Test internet, phones, printing, meeting room screens, security access, alarms, air conditioning, and kitchen appliances straight away. If something is not working, early reporting gives you the best chance of fixing it before it affects the whole team.

Walk through the new space and check for damage, missing cartons, incorrect furniture placement, or unpacking bottlenecks. Encourage staff to raise issues quickly rather than working around them for weeks. Small disruptions tend to become accepted as normal if no one addresses them.

You should also finalise the old site properly. Return keys and access passes, complete the clean, arrange any rubbish removal, and document the condition of the premises if required under your lease. Bond disputes often come from rushed handovers.

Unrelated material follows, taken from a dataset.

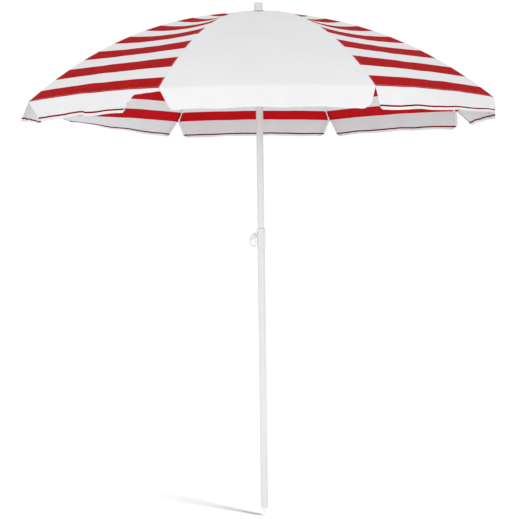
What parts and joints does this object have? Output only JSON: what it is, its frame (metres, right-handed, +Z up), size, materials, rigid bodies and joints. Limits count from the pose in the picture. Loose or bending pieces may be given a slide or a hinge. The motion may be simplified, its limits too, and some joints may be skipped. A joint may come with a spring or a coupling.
{
  "type": "beach umbrella",
  "caption": "Open beach umbrella with a striped fabric canopy and hanging valance, one plain gore, a two-part pole with a thumb-screw collar, and a pointed ground spike.",
  "frame": {"origin": "tip of the ground spike, on the pole's axis", "axes": "+Z up the pole; the plain gore of the canopy faces -Y; the thumb screw points to -X"},
  "size_m": [1.5926, 1.5926, 1.853],
  "materials": {
    "painted_tube": "gloss",
    "white_plastic": "satin",
    "pale_plastic": "satin",
    "bright_steel": "satin",
    "white_fabric": "matte",
    "striped_fabric": "matte"
  },
  "bodies": {
    "lower": {"ground_spike": "white_plastic", "lower_pole": "painted_tube", "height_collar": "white_plastic"},
    "thumb": {"thumb_screw": "pale_plastic"},
    "upper": {"upper_pole": "painted_tube", "crown": "white_plastic", "canopy_washer": "white_plastic", "finial": "white_plastic"},
    "catch": {"runner_catch": "bright_steel"},
    "runner": {"runner": "white_plastic"},
    "rib_1": {"rib_1": "painted_tube", "rib_tip_1": "white_plastic", "rib_bracket_1": "white_plastic"},
    "rib_2": {"rib_2": "painted_tube", "rib_tip_2": "white_plastic", "rib_bracket_2": "white_plastic"},
    "rib_3": {"rib_3": "painted_tube", "rib_tip_3": "white_plastic", "rib_bracket_3": "white_plastic"},
    "rib_4": {"rib_4": "painted_tube", "rib_tip_4": "white_plastic", "rib_bracket_4": "white_plastic"},
    "rib_5": {"rib_5": "painted_tube", "rib_tip_5": "white_plastic", "rib_bracket_5": "white_plastic"},
    "rib_6": {"rib_6": "painted_tube", "rib_tip_6": "white_plastic", "rib_bracket_6": "white_plastic"},
    "rib_7": {"rib_7": "painted_tube", "rib_tip_7": "white_plastic", "rib_bracket_7": "white_plastic"},
    "rib_8": {"rib_8": "painted_tube", "rib_tip_8": "white_plastic", "rib_bracket_8": "white_plastic"},
    "stretcher_1": {"stretcher_1": "painted_tube"},
    "stretcher_2": {"stretcher_2": "painted_tube"},
    "stretcher_3": {"stretcher_3": "painted_tube"},
    "stretcher_4": {"stretcher_4": "painted_tube"},
    "stretcher_5": {"stretcher_5": "painted_tube"},
    "stretcher_6": {"stretcher_6": "painted_tube"},
    "stretcher_7": {"stretcher_7": "painted_tube"},
    "stretcher_8": {"stretcher_8": "painted_tube"},
    "gore_1_left": {"gore_1_left": "white_fabric"},
    "gore_1_right": {"gore_1_right": "white_fabric"},
    "gore_2_left": {"gore_2_left": "striped_fabric"},
    "gore_2_right": {"gore_2_right": "striped_fabric"},
    "gore_3_left": {"gore_3_left": "striped_fabric"},
    "gore_3_right": {"gore_3_right": "striped_fabric"},
    "gore_4_left": {"gore_4_left": "striped_fabric"},
    "gore_4_right": {"gore_4_right": "striped_fabric"},
    "gore_5_left": {"gore_5_left": "striped_fabric"},
    "gore_5_right": {"gore_5_right": "striped_fabric"},
    "gore_6_left": {"gore_6_left": "striped_fabric"},
    "gore_6_right": {"gore_6_right": "striped_fabric"},
    "gore_7_left": {"gore_7_left": "striped_fabric"},
    "gore_7_right": {"gore_7_right": "striped_fabric"},
    "gore_8_left": {"gore_8_left": "striped_fabric"},
    "gore_8_right": {"gore_8_right": "striped_fabric"}
  },
  "joints": [
    {"name": "height_slide", "type": "slide", "parent": "lower", "child": "upper", "axis": [0, 0, 1], "range_m": [-0.13, 0.1]},
    {"name": "thumb_screw_turn", "type": "hinge", "parent": "lower", "child": "thumb", "pos_m": [-0.019, 0, 1.02], "axis": [-1, 0, 0], "range_deg": [0, 450]},
    {"name": "canopy_fold", "type": "slide", "parent": "upper", "child": "runner", "axis": [0, 0, -1], "range_m": [0, 0.4425]},
    {"name": "catch_press", "type": "slide", "parent": "upper", "child": "catch", "axis": [0, -1, 0], "range_m": [0, 0.0036], "stiffness_N_per_m": 400},
    {"name": "rib_1_fold", "type": "hinge", "parent": "upper", "child": "rib_1", "pos_m": [-0.00918, -0.02217, 1.81318], "axis": [0.9239, -0.3827, 0], "range_deg": [0, 65.5]},
    {"name": "rib_2_fold", "type": "hinge", "parent": "upper", "child": "rib_2", "pos_m": [0.00918, -0.02217, 1.81318], "axis": [0.9239, 0.3827, 0], "range_deg": [0, 65.5]},
    {"name": "rib_3_fold", "type": "hinge", "parent": "upper", "child": "rib_3", "pos_m": [0.02217, -0.00918, 1.81318], "axis": [0.3827, 0.9239, 0], "range_deg": [0, 65.5]},
    {"name": "rib_4_fold", "type": "hinge", "parent": "upper", "child": "rib_4", "pos_m": [0.02217, 0.00918, 1.81318], "axis": [-0.3827, 0.9239, 0], "range_deg": [0, 65.5]},
    {"name": "rib_5_fold", "type": "hinge", "parent": "upper", "child": "rib_5", "pos_m": [0.00918, 0.02217, 1.81318], "axis": [-0.9239, 0.3827, 0], "range_deg": [0, 65.5]},
    {"name": "rib_6_fold", "type": "hinge", "parent": "upper", "child": "rib_6", "pos_m": [-0.00918, 0.02217, 1.81318], "axis": [-0.9239, -0.3827, 0], "range_deg": [0, 65.5]},
    {"name": "rib_7_fold", "type": "hinge", "parent": "upper", "child": "rib_7", "pos_m": [-0.02217, 0.00918, 1.81318], "axis": [-0.3827, -0.9239, 0], "range_deg": [0, 65.5]},
    {"name": "rib_8_fold", "type": "hinge", "parent": "upper", "child": "rib_8", "pos_m": [-0.02217, -0.00918, 1.81318], "axis": [0.3827, -0.9239, 0], "range_deg": [0, 65.5]},
    {"name": "stretcher_1_fold", "type": "hinge", "parent": "rib_1", "child": "stretcher_1", "pos_m": [-0.11782, -0.28445, 1.74987], "axis": [0.9239, -0.3827, 0], "range_deg": [-131, 0]},
    {"name": "stretcher_2_fold", "type": "hinge", "parent": "rib_2", "child": "stretcher_2", "pos_m": [0.11782, -0.28445, 1.74987], "axis": [0.9239, 0.3827, 0], "range_deg": [-131, 0]},
    {"name": "stretcher_3_fold", "type": "hinge", "parent": "rib_3", "child": "stretcher_3", "pos_m": [0.28445, -0.11782, 1.74987], "axis": [0.3827, 0.9239, 0], "range_deg": [-131, 0]},
    {"name": "stretcher_4_fold", "type": "hinge", "parent": "rib_4", "child": "stretcher_4", "pos_m": [0.28445, 0.11782, 1.74987], "axis": [-0.3827, 0.9239, 0], "range_deg": [-131, 0]},
    {"name": "stretcher_5_fold", "type": "hinge", "parent": "rib_5", "child": "stretcher_5", "pos_m": [0.11782, 0.28445, 1.74987], "axis": [-0.9239, 0.3827, 0], "range_deg": [-131, 0]},
    {"name": "stretcher_6_fold", "type": "hinge", "parent": "rib_6", "child": "stretcher_6", "pos_m": [-0.11782, 0.28445, 1.74987], "axis": [-0.9239, -0.3827, 0], "range_deg": [-131, 0]},
    {"name": "stretcher_7_fold", "type": "hinge", "parent": "rib_7", "child": "stretcher_7", "pos_m": [-0.28445, 0.11782, 1.74987], "axis": [-0.3827, -0.9239, 0], "range_deg": [-131, 0]},
    {"name": "stretcher_8_fold", "type": "hinge", "parent": "rib_8", "child": "stretcher_8", "pos_m": [-0.28445, -0.11782, 1.74987], "axis": [0.3827, -0.9239, 0], "range_deg": [-131, 0]},
    {"name": "gore_1_left_fold", "type": "hinge", "parent": "rib_1", "child": "gore_1_left", "pos_m": [-0.00918, -0.02217, 1.81318], "axis": [-0.3545, -0.8558, -0.3769], "range_deg": [0, 70], "deforming": ["gore_1_left"]},
    {"name": "gore_1_right_fold", "type": "hinge", "parent": "rib_2", "child": "gore_1_right", "pos_m": [0.00918, -0.02217, 1.81318], "axis": [0.3545, -0.8558, -0.3769], "range_deg": [-70, 0], "deforming": ["gore_1_right"]},
    {"name": "gore_2_left_fold", "type": "hinge", "parent": "rib_2", "child": "gore_2_left", "pos_m": [0.00918, -0.02217, 1.81318], "axis": [0.3545, -0.8558, -0.3769], "range_deg": [0, 70], "deforming": ["gore_2_left"]},
    {"name": "gore_2_right_fold", "type": "hinge", "parent": "rib_3", "child": "gore_2_right", "pos_m": [0.02217, -0.00918, 1.81318], "axis": [0.8558, -0.3545, -0.3769], "range_deg": [-70, 0], "deforming": ["gore_2_right"]},
    {"name": "gore_3_left_fold", "type": "hinge", "parent": "rib_3", "child": "gore_3_left", "pos_m": [0.02217, -0.00918, 1.81318], "axis": [0.8558, -0.3545, -0.3769], "range_deg": [0, 70], "deforming": ["gore_3_left"]},
    {"name": "gore_3_right_fold", "type": "hinge", "parent": "rib_4", "child": "gore_3_right", "pos_m": [0.02217, 0.00918, 1.81318], "axis": [0.8558, 0.3545, -0.3769], "range_deg": [-70, 0], "deforming": ["gore_3_right"]},
    {"name": "gore_4_left_fold", "type": "hinge", "parent": "rib_4", "child": "gore_4_left", "pos_m": [0.02217, 0.00918, 1.81318], "axis": [0.8558, 0.3545, -0.3769], "range_deg": [0, 70], "deforming": ["gore_4_left"]},
    {"name": "gore_4_right_fold", "type": "hinge", "parent": "rib_5", "child": "gore_4_right", "pos_m": [0.00918, 0.02217, 1.81318], "axis": [0.3545, 0.8558, -0.3769], "range_deg": [-70, 0], "deforming": ["gore_4_right"]},
    {"name": "gore_5_left_fold", "type": "hinge", "parent": "rib_5", "child": "gore_5_left", "pos_m": [0.00918, 0.02217, 1.81318], "axis": [0.3545, 0.8558, -0.3769], "range_deg": [0, 70], "deforming": ["gore_5_left"]},
    {"name": "gore_5_right_fold", "type": "hinge", "parent": "rib_6", "child": "gore_5_right", "pos_m": [-0.00918, 0.02217, 1.81318], "axis": [-0.3545, 0.8558, -0.3769], "range_deg": [-70, 0], "deforming": ["gore_5_right"]},
    {"name": "gore_6_left_fold", "type": "hinge", "parent": "rib_6", "child": "gore_6_left", "pos_m": [-0.00918, 0.02217, 1.81318], "axis": [-0.3545, 0.8558, -0.3769], "range_deg": [0, 70], "deforming": ["gore_6_left"]},
    {"name": "gore_6_right_fold", "type": "hinge", "parent": "rib_7", "child": "gore_6_right", "pos_m": [-0.02217, 0.00918, 1.81318], "axis": [-0.8558, 0.3545, -0.3769], "range_deg": [-70, 0], "deforming": ["gore_6_right"]},
    {"name": "gore_7_left_fold", "type": "hinge", "parent": "rib_7", "child": "gore_7_left", "pos_m": [-0.02217, 0.00918, 1.81318], "axis": [-0.8558, 0.3545, -0.3769], "range_deg": [0, 70], "deforming": ["gore_7_left"]},
    {"name": "gore_7_right_fold", "type": "hinge", "parent": "rib_8", "child": "gore_7_right", "pos_m": [-0.02217, -0.00918, 1.81318], "axis": [-0.8558, -0.3545, -0.3769], "range_deg": [-70, 0], "deforming": ["gore_7_right"]},
    {"name": "gore_8_left_fold", "type": "hinge", "parent": "rib_8", "child": "gore_8_left", "pos_m": [-0.02217, -0.00918, 1.81318], "axis": [-0.8558, -0.3545, -0.3769], "range_deg": [0, 70], "deforming": ["gore_8_left"]},
    {"name": "gore_8_right_fold", "type": "hinge", "parent": "rib_1", "child": "gore_8_right", "pos_m": [-0.00918, -0.02217, 1.81318], "axis": [-0.3545, -0.8558, -0.3769], "range_deg": [-70, 0], "deforming": ["gore_8_right"]}
  ],
  "couplings": [
    {"joint": "rib_1_fold", "follows": "canopy_fold", "rad_per_m": 2.5834},
    {"joint": "rib_2_fold", "follows": "canopy_fold", "rad_per_m": 2.5834},
    {"joint": "rib_3_fold", "follows": "canopy_fold", "rad_per_m": 2.5834},
    {"joint": "rib_4_fold", "follows": "canopy_fold", "rad_per_m": 2.5834},
    {"joint": "rib_5_fold", "follows": "canopy_fold", "rad_per_m": 2.5834},
    {"joint": "rib_6_fold", "follows": "canopy_fold", "rad_per_m": 2.5834},
    {"joint": "rib_7_fold", "follows": "canopy_fold", "rad_per_m": 2.5834},
    {"joint": "rib_8_fold", "follows": "canopy_fold", "rad_per_m": 2.5834},
    {"joint": "stretcher_1_fold", "follows": "canopy_fold", "rad_per_m": -5.1668},
    {"joint": "stretcher_2_fold", "follows": "canopy_fold", "rad_per_m": -5.1668},
    {"joint": "stretcher_3_fold", "follows": "canopy_fold", "rad_per_m": -5.1668},
    {"joint": "stretcher_4_fold", "follows": "canopy_fold", "rad_per_m": -5.1668},
    {"joint": "stretcher_5_fold", "follows": "canopy_fold", "rad_per_m": -5.1668},
    {"joint": "stretcher_6_fold", "follows": "canopy_fold", "rad_per_m": -5.1668},
    {"joint": "stretcher_7_fold", "follows": "canopy_fold", "rad_per_m": -5.1668},
    {"joint": "stretcher_8_fold", "follows": "canopy_fold", "rad_per_m": -5.1668},
    {"joint": "gore_1_left_fold", "follows": "canopy_fold", "rad_per_m": 2.7609},
    {"joint": "gore_1_right_fold", "follows": "canopy_fold", "rad_per_m": -2.7609},
    {"joint": "gore_2_left_fold", "follows": "canopy_fold", "rad_per_m": 2.7609},
    {"joint": "gore_2_right_fold", "follows": "canopy_fold", "rad_per_m": -2.7609},
    {"joint": "gore_3_left_fold", "follows": "canopy_fold", "rad_per_m": 2.7609},
    {"joint": "gore_3_right_fold", "follows": "canopy_fold", "rad_per_m": -2.7609},
    {"joint": "gore_4_left_fold", "follows": "canopy_fold", "rad_per_m": 2.7609},
    {"joint": "gore_4_right_fold", "follows": "canopy_fold", "rad_per_m": -2.7609},
    {"joint": "gore_5_left_fold", "follows": "canopy_fold", "rad_per_m": 2.7609},
    {"joint": "gore_5_right_fold", "follows": "canopy_fold", "rad_per_m": -2.7609},
    {"joint": "gore_6_left_fold", "follows": "canopy_fold", "rad_per_m": 2.7609},
    {"joint": "gore_6_right_fold", "follows": "canopy_fold", "rad_per_m": -2.7609},
    {"joint": "gore_7_left_fold", "follows": "canopy_fold", "rad_per_m": 2.7609},
    {"joint": "gore_7_right_fold", "follows": "canopy_fold", "rad_per_m": -2.7609},
    {"joint": "gore_8_left_fold", "follows": "canopy_fold", "rad_per_m": 2.7609},
    {"joint": "gore_8_right_fold", "follows": "canopy_fold", "rad_per_m": -2.7609}
  ]
}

Common office moving mistakes

The biggest mistake is underestimating how much coordination is involved. Offices often assume the move itself is the hard part, when the real challenge is timing, communication, and setup.

Another common issue is leaving packing too late. Staff then rush, labels become inconsistent, and critical items end up in random boxes. That adds hours to unpacking and can delay trading.

There is also a tendency to move everything instead of moving what is useful. Relocating unwanted furniture and old files increases labour, truck space, and setup time. A leaner move is usually a cheaper move.

Finally, some businesses choose purely on the lowest quote and overlook what is actually included. Office relocations need reliability, item protection, and a crew that understands commercial time pressure. Transparent pricing, proper equipment, insurance options, and experienced handling are often worth far more than a cheap rate that creates delays.

When professional support makes the biggest difference

If your business is moving more than a handful of desks, professional support usually pays for itself in reduced downtime and fewer mistakes. Packing services, labelled cartons, furniture disassembly, secure transport, storage, and coordinated scheduling can remove a lot of pressure from your internal team.

For businesses in Sydney and across Australia, working with a removalist that can handle packing, transport, storage, and protection under one service plan is often the simplest path. That is where providers such as Fast Movers can add real value – not just by shifting furniture, but by helping the move stay controlled from start to finish.

A good office move should feel organised, not chaotic. If your checklist keeps people informed, your equipment protected, and your first day operational, you are not just changing addresses – you are giving your business a cleaner start in the right space.